Listing 7: Making Changes to Objects with immutability-helper
const update = require('immutability-helper'); let obj = { name: 'Klaus' }; function mutate(o) { let copy = update(o, { name: { $set: 'Peter' } }); console.log(copy); return copy; } mutate(obj); console.log(obj);
With immutability-helper you specify with commands how you want to modify the source object. You do this based on the original structure. In our example, we are talking about a change to the name property. Instead of the value of the property, you specify an object with the $set key to set the value followed by the new value.
Conclusion
As you have seen, there is a good case for immutability in JavaScript, even if it is not natively supported by the language. However, there is no reason to write a library yourself that provides immutability for JavaScript. Quite a few developers have done this before you in a more or less successful way. From the abundance of potential solutions, I have picked out three different and very popular ones and presented them to you.

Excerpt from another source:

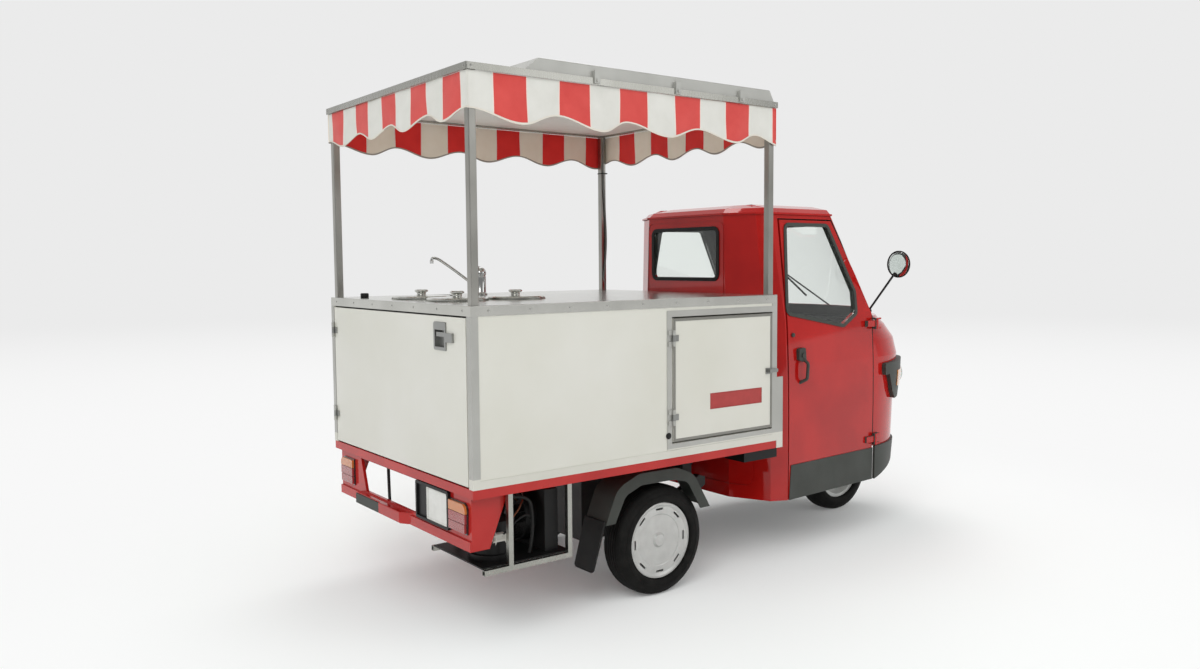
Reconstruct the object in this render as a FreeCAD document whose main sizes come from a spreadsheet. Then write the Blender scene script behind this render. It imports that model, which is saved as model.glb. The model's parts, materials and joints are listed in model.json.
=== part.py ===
"""Three-wheeled ice cream truck: a light enclosed cab, a flat deck and a gelato
counter with a four-post canopy.

Row frame, in millimetres: +Z is up, the truck faces -Y, and its right side is -X.
The origin is on the ground, at the middle of the overall length and width.
Every driving dimension is a named cell of the sheet called Sizes.
"""
import FreeCAD
import Part
import Sketcher
import math
import os
import re
from FreeCAD import Placement, Rotation, Vector

doc = FreeCAD.newDocument("ice_cream_truck")
sizes = doc.addObject("Spreadsheet::Sheet", "Sizes")

SIZE_TABLE = (  # alias, value in millimetres or degrees, what it measures
    ("overall_length", 2722, "nose tip to rear bumper"),
    ("rear_overhang", 912, "rear axle to the rear bumper's face"),
    ("front_overhang", 220, "nose tip to front axle"),
    ("bumper_proud", 19, "rear bumper beyond the box's rear face"),
    ("pad_depth", 6, "thickness of the rear bumper's rubber pad"),
    ("tyre_radius", 217, "outer radius of every tyre"),
    ("tyre_width", 124, "section width of every tyre"),
    ("rim_radius", 150, "outer radius of the rim's flanges"),
    ("bead_inset", 22, "tyre's widest place to the rim's flange"),
    ("rear_track", 850, "between the rear tyres' middle planes"),
    ("hub_bore", 12, "radius of the hole in every hub"),
    ("shaft_play", 0.1, "radial play of a shaft in its bore"),
    ("box_width", 1174, "outside of the box's corner angles"),
    ("box_length", 1423, "front to rear of the box"),
    ("panel_low", 567, "underside of the box's panels"),
    ("counter_height", 1168, "top face of the counter"),
    ("counter_rim", 34, "depth of the counter's turned-down rim"),
    ("counter_sheet", 3, "thickness of the counter's sheet"),
    ("panel_wall", 28, "thickness of a box panel"),
    ("angle_leg", 28, "leg of the box's corner and edge angles"),
    ("angle_wall", 2.5, "thickness of those angles"),
    ("deck_depth", 31, "depth of the deck's edge"),
    ("deck_sheet", 8, "thickness of the deck's floor"),
    ("rail_depth", 45, "height of a chassis rail"),
    ("rail_width", 40, "width of a chassis rail"),
    ("rail_centre", 250, "from the middle plane to a rail's middle"),
    ("post_side", 28, "side of a square canopy post"),
    ("post_inset", 12, "from the box's outside to a canopy post"),
    ("roof_height", 1940, "top of the canopy's rim"),
    ("roof_rim", 23, "depth of the canopy's rim"),
    ("lid_height", 45, "height of the roof lid above the rim"),
    ("lid_inset", 8, "from the rim's outside to the roof lid"),
    ("valance_drop", 128, "mean drop of the valance below the rim"),
    ("valance_wave", 17, "height of a wave of the valance's hem"),
    ("cloth_thickness", 6, "thickness of the valance"),
    ("well_radius", 105, "inside radius of a gelato well"),
    ("well_depth", 260, "depth of a gelato well"),
    ("lid_radius", 114, "radius of a well's lid"),
    ("well_flange", 4, "thickness of a well's flange on the counter"),
    ("basin_radius", 90, "inside radius of the wash basin"),
    ("basin_depth", 110, "depth of the wash basin"),
    ("soft_gap", 0.3, "clearance at faces of different bodies that seat"),
    ("door_gap", 6, "gap round a door or hatch"),
    ("knuckle", 6, "radius of a box hinge's knuckle"),
    ("hinge_pin", 3, "radius of a box hinge's pin"),
    ("sill_height", 272, "underside of the cab's doors and sills"),
    ("belt_height", 1045, "height where the cab's glasshouse begins"),
    ("roof_line", 1505, "underside of the cab's drip rail"),
    ("cab_wall", 18, "thickness of a cab wall"),
    ("door_wall", 26, "thickness of a cab door"),
    ("nose_depth", 480, "from the cab doors' hinge line to the nose tip"),
    ("cab_gap", 20, "between the cab's back and the box"),
    ("glass", 5, "thickness of the glass"),
    ("steer_rake", 22, "rake of the steering axis from upright, degrees"),
    ("steer_trail", 30, "steering axis behind the axle at axle height"),
    ("column_radius", 16, "radius of the steering column"),
)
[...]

My conclusion: Immutable takes things a step too far for my liking by defining its own data structures that you must use throughout an application, which makes it almost impossible to replace the library at a later time.
Immer and immutability-helper, on the other hand, represent lightweight solutions and can also be exchanged in an emergency. The only question here is whether you prefer to go the Immer way and define the changes to the data structures in a function or whether you prefer to describe the modifications using the commands of immutability-helper.
I would advise to try out the different libraries, and preferably not necessarily with such a trivial example as I have shown you, and then decide on a solution.